Integrated design for faster development and greater flexibility
For optimal efficiency, solar panels should be perpendicular to sunlight where the illumination is strongest. But since the direction of sunlight changes during the course of a day – and from season to season – a high-performance solar tracking system can maximize usage of the panels.

A team of students from Yuan Ze University in Taiwan applied embedded design techniques and a SOC architecture to create an FPGA-based solar tracking system. This system uses two motors as the drive source, conducting an approximate hemispheroidal 3-D rotation on the solar array within a certain amount of space.

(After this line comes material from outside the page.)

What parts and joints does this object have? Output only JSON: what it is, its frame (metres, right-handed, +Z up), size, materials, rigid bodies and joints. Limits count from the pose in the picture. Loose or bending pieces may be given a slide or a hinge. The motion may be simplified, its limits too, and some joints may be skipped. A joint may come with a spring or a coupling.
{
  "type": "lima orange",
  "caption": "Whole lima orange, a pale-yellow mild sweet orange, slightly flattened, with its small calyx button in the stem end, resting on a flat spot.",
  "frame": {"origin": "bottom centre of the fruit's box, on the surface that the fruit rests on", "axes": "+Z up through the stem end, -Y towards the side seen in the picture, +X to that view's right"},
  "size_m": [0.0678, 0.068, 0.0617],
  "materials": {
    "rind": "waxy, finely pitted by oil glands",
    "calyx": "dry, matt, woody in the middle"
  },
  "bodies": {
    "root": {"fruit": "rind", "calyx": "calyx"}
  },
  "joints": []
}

This rotation allows the system to track the sun in real time to efficiently perform photoelectric conversion and production.

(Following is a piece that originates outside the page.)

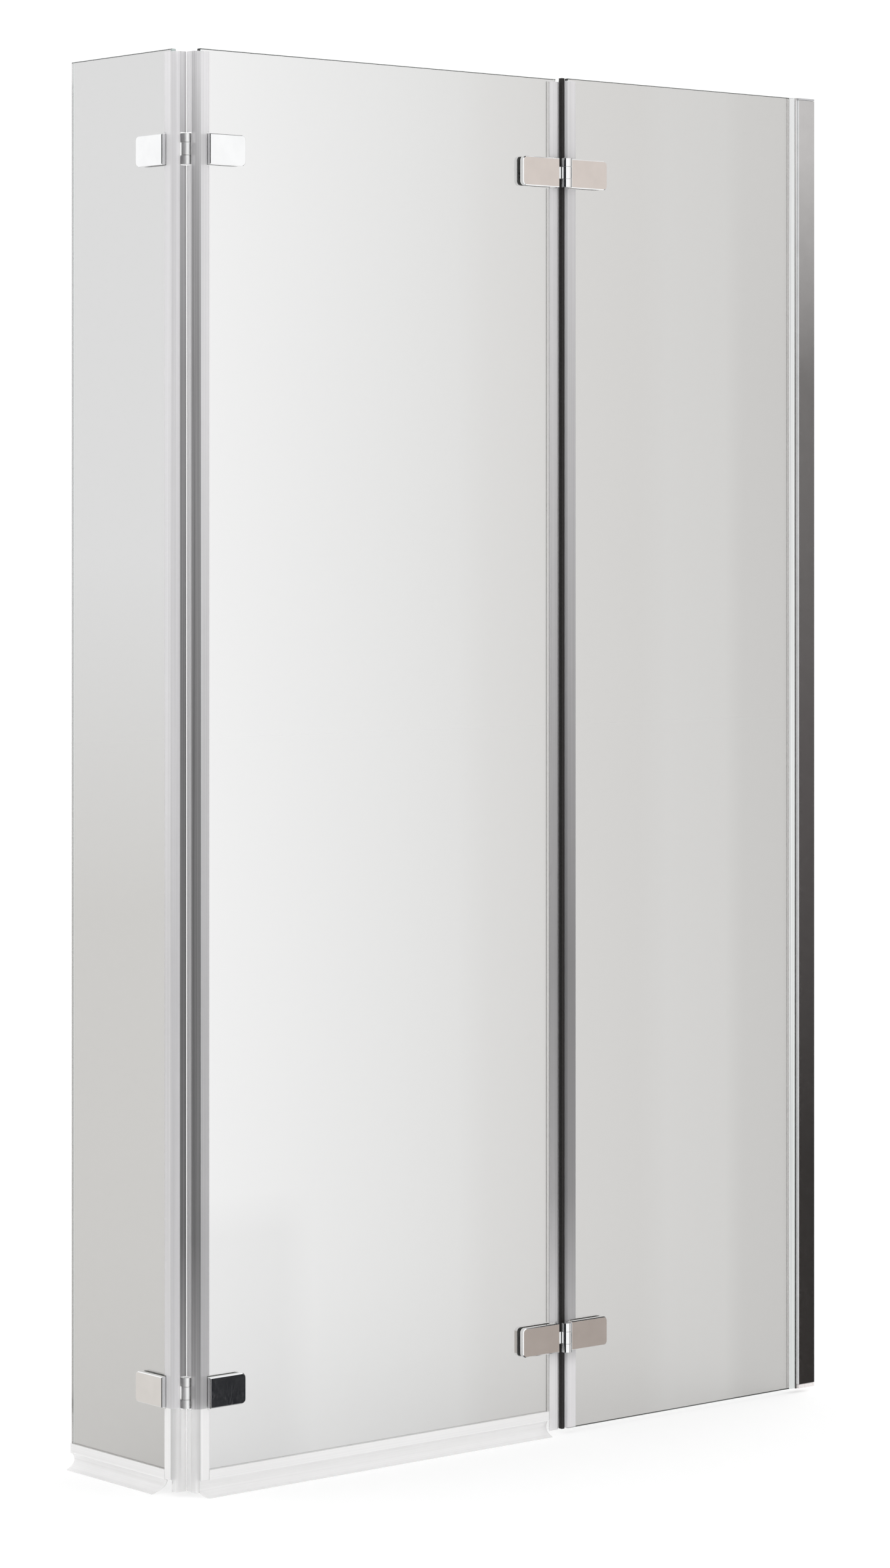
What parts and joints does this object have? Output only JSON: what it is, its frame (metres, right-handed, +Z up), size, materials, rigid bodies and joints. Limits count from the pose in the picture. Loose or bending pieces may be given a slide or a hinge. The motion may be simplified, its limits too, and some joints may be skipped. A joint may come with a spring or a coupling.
{
  "type": "hinged bath screen",
  "caption": "Folding glass bath screen: a fixed pane in a chrome wall profile, a wide folding pane and a short return pane, on glass-to-glass hinges with clear edge seals.",
  "frame": {"origin": "under the middle of the part's box at rest, level with the tips of the bottom seals; the bath rim plane is 4.9 mm higher", "axes": "+Z up; +X along the run towards the wall; -Y is the room side and +Y the bath side"},
  "size_m": [0.8558, 0.2001, 1.4049],
  "materials": {
    "clear_glass": "polished 6 mm toughened glass, pale green at its edges",
    "polished_chrome": "bright chrome plate on the hinge leaves, clamp plates and wall profile",
    "steel": "plain stainless steel",
    "clear_seal": "clear extruded soft plastic with fine draw lines",
    "gasket": "clear, slightly green soft gasket",
    "liner": "translucent soft liner",
    "dark_strip": "brown-black flexible strip, satin",
    "white_cap": "off-white moulded cap",
    "grey_cap": "grey moulded cap"
  },
  "bodies": {
    "fixed_side": {"fixed_glass": "clear_glass", "wall_channel": "polished_chrome", "glazing_profile": "polished_chrome", "glazing_gasket": "gasket", "profile_top_cap": "grey_cap", "profile_bottom_cap": "white_cap", "adjuster_screw_1": "steel", "adjuster_screw_2": "steel", "adjuster_screw_3": "steel", "fixed_middle_seal": "clear_seal", "middle_joint_strip": "dark_strip", "middle_top_hinge_fixed_leaf": "polished_chrome", "middle_top_hinge_fixed_clamp_plate": "polished_chrome", "middle_top_hinge_fixed_liner": "liner", "middle_top_hinge_fixed_screw": "steel", "middle_top_hinge_pin": "steel", "middle_bottom_hinge_fixed_leaf": "polished_chrome", "middle_bottom_hinge_fixed_clamp_plate": "polished_chrome", "middle_bottom_hinge_fixed_liner": "liner", "middle_bottom_hinge_fixed_screw": "steel", "middle_bottom_hinge_pin": "steel"},
    "centre_panel": {"centre_glass": "clear_glass", "centre_middle_seal": "clear_seal", "centre_corner_seal": "clear_seal", "centre_bottom_seal": "clear_seal", "middle_top_hinge_centre_leaf": "polished_chrome", "middle_top_hinge_centre_clamp_plate": "polished_chrome", "middle_top_hinge_centre_liner": "liner", "middle_top_hinge_centre_screw": "steel", "corner_top_hinge_centre_leaf": "polished_chrome", "corner_top_hinge_centre_clamp_plate": "polished_chrome", "corner_top_hinge_centre_liner": "liner", "corner_top_hinge_centre_screw": "steel", "middle_bottom_hinge_centre_leaf": "polished_chrome", "middle_bottom_hinge_centre_clamp_plate": "polished_chrome", "middle_bottom_hinge_centre_liner": "liner", "middle_bottom_hinge_centre_screw": "steel", "corner_bottom_hinge_centre_leaf": "polished_chrome", "corner_bottom_hinge_centre_clamp_plate": "polished_chrome", "corner_bottom_hinge_centre_liner": "liner", "corner_bottom_hinge_centre_screw": "steel"},
    "return_panel": {"return_glass": "clear_glass", "return_corner_seal": "clear_seal", "return_bottom_seal": "clear_seal", "corner_top_hinge_return_leaf": "polished_chrome", "corner_top_hinge_return_clamp_plate": "polished_chrome", "corner_top_hinge_return_liner": "liner", "corner_top_hinge_return_screw": "steel", "corner_top_hinge_pin": "steel", "corner_bottom_hinge_return_leaf": "polished_chrome", "corner_bottom_hinge_return_clamp_plate": "polished_chrome", "corner_bottom_hinge_return_liner": "liner", "corner_bottom_hinge_return_screw": "steel", "corner_bottom_hinge_pin": "steel"}
  },
  "joints": [
    {"name": "centre_fold", "type": "hinge", "parent": "fixed_side", "child": "centre_panel", "pos_m": [0.0655, -0.09495, 0.7049], "axis": [0, 0, 1], "range_deg": [0, 135]},
    {"name": "return_fold", "type": "hinge", "parent": "centre_panel", "child": "return_panel", "pos_m": [-0.408, -0.07415, 0.7049], "axis": [0, 0, -1], "range_deg": [-90, 90]}
  ]
}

To reduce control problems, the two drive motors are decoupled, i.e., the rotation angle of one motor does not influence that of the other motor. Similarly, one motor does not bear the weight of the other. This implementation minimizes the system's power consumption during operation and increases efficiency and the total amount of electricity generated.

This application uses an Altera Nios II configurable embedded processor to perform solar tracking. The design combines the processor with the two-axis motor tracking controller, memory, and I/O interfaces into one Cyclone II FPGA. This integration accelerates development while maintaining design flexibility, reduces the circuit board costs with a single-chip solution, and simplifies product testing. The design includes three modes as follows:

• Balance positioning: A tilt switch prevents the solar panels from hitting the mechanism platform and damaging it or the motor.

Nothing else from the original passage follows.